In October 2007, Bush announced a new set of unilateral sanctions against Iran, which include the designations of Iran’s Revolutionary Guard Corps as a "proliferator of weapons of mass destruction" and of the elite Quds Force as a "supporter of terrorism." The resolution has significant economic implications for Iran.

Last December, a summary of the latest National Intelligence Estimate (NIE) found with "high confidence" that Iran stopped an effort to develop nuclear arms in the fall of 2003. Ahmadinejad called this statement "a victory", adding, "The report said clearly that the Iranian people were on the right course. Today, Iran has turned to a nuclear country, and all world countries have accepted this fact."

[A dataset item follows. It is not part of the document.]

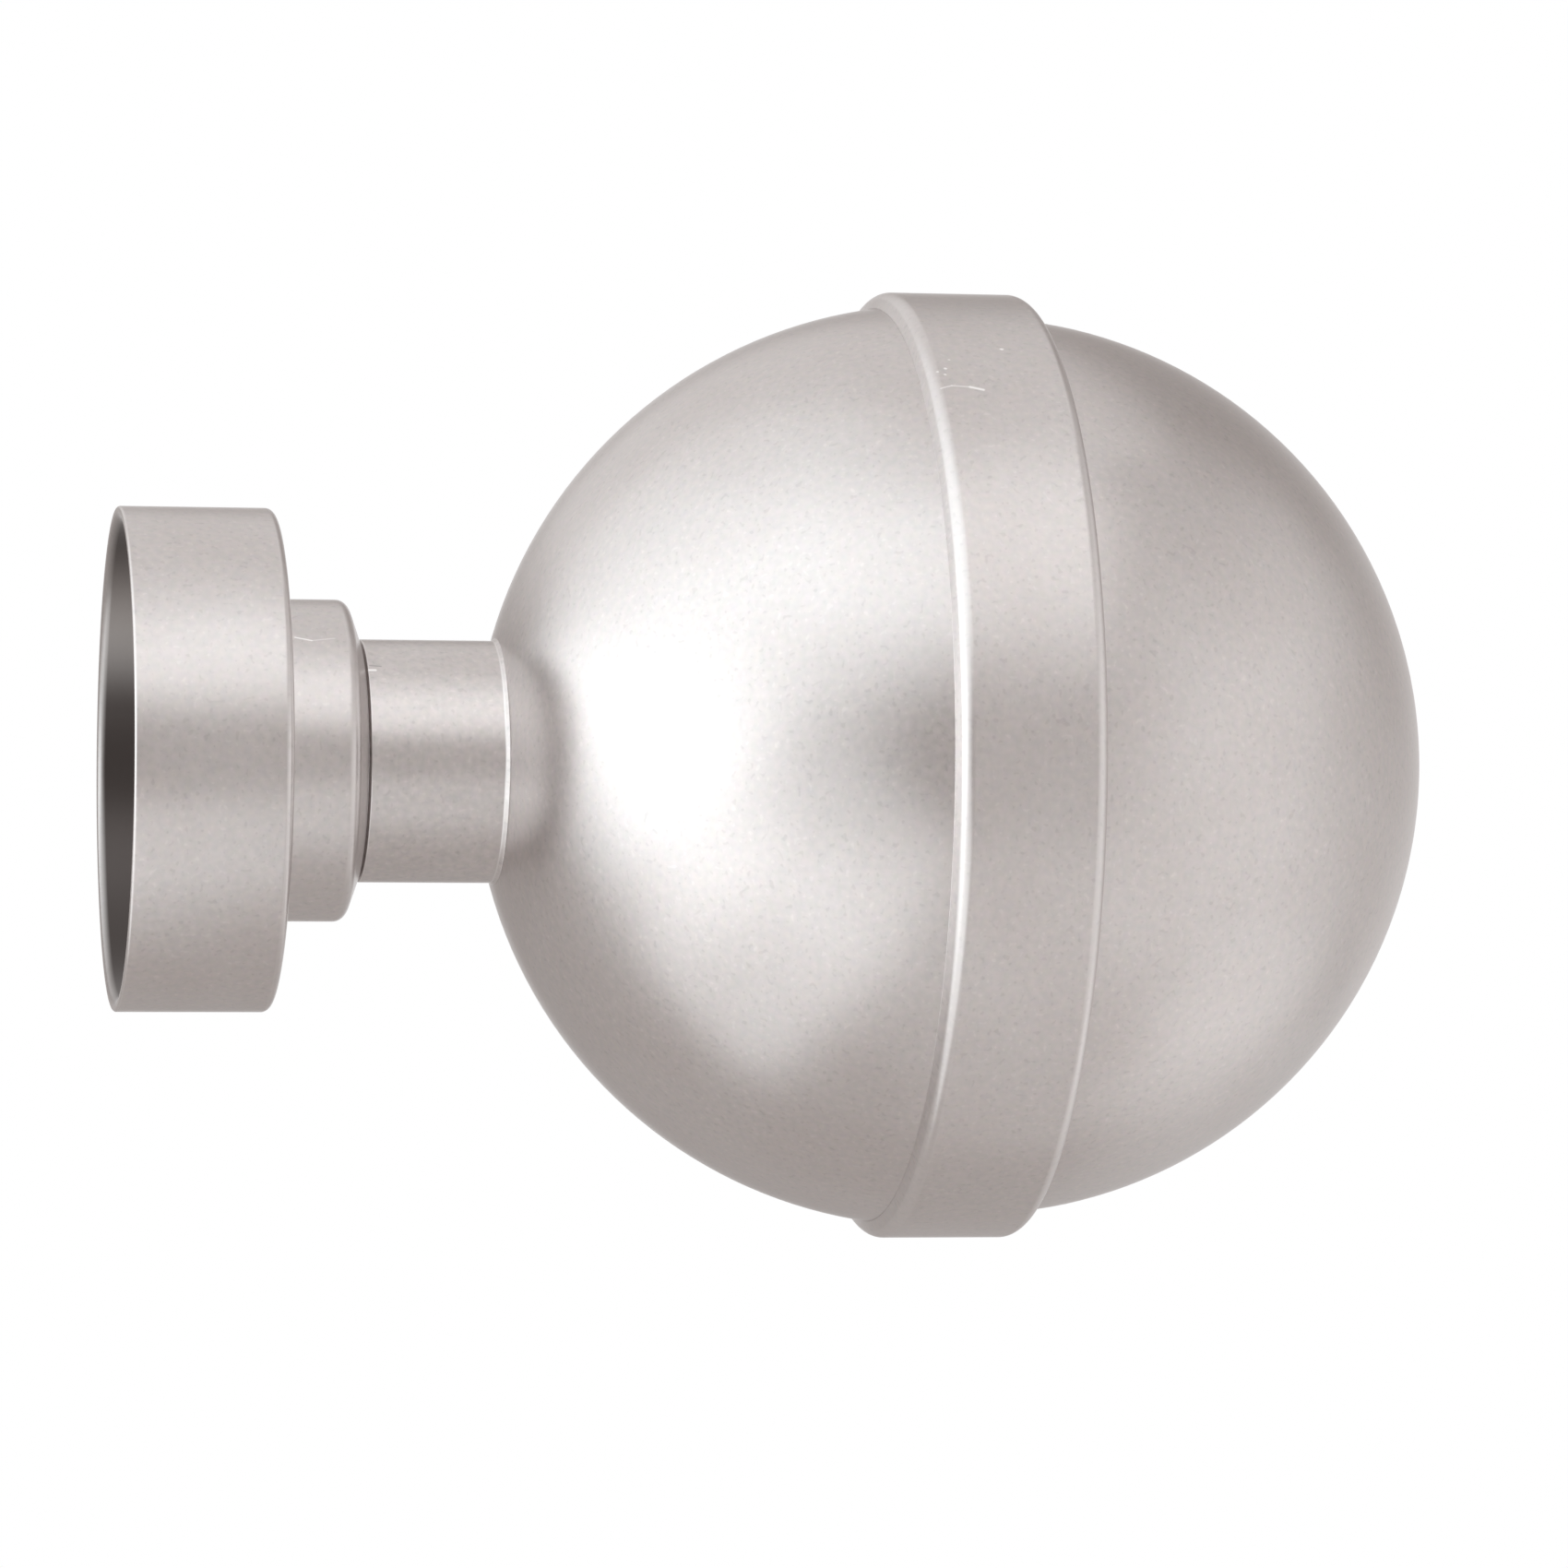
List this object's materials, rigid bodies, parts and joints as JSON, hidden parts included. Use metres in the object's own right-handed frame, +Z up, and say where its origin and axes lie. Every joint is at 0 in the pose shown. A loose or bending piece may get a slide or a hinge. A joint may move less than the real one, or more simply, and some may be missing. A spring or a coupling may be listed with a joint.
{
  "type": "curtain pole finial",
  "caption": "Ball finial for a curtain pole: a hollow ball with a raised band round its middle, on a short neck and collar, with a cup that goes over the pole's end.",
  "frame": {"origin": "centre of the face inside the socket that the pole's end butts against", "axes": "+X along the pole's axis towards the ball, +Z up, the pole leaves towards -X"},
  "size_m": [0.0789, 0.057, 0.057],
  "materials": {
    "satin_nickel": "satin nickel plate with a fine matt grain",
    "zinc_plate": "bright zinc plate"
  },
  "bodies": {
    "root": {"socket_cup": "satin_nickel", "collar_cap": "satin_nickel", "neck_spacer": "satin_nickel", "rear_half_ball": "satin_nickel", "front_half_ball": "satin_nickel", "equator_band": "satin_nickel", "tie_screw": "zinc_plate", "spring_washer": "zinc_plate", "weld_nut": "zinc_plate"}
  },
  "joints": []
}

On Mar. 11, senior U.S. Council on Foreign Relations official Vali Nasr said Washington has unintentionally boosted Iran’s influence in regional affairs by toppling Iraq’s Saddam Hussein and the Taliban in Afghanistan, saying, "The removal of these two regimes without powerful successor states benefited Iran greatly, and opened elbow room for Iran to spread its influence."

Polling Data

Do you favour or oppose full, unconditional negotiations between the government of the Islamic Republic of Iran and the government of the United States?

Strongly favour

38.9%

Somewhat favour

22.4%

Somewhat oppose

10.5%

Strongly oppose

17.8%

Refused

3.7%

Don’t know

6.8%

Source: Terror Free Tomorrow
Methodology: Face-to-face interviews with 1,001 Iranian adults, conducted from Feb. 15 to Feb. 24, 2008. Margin of error is 3.1 per cent.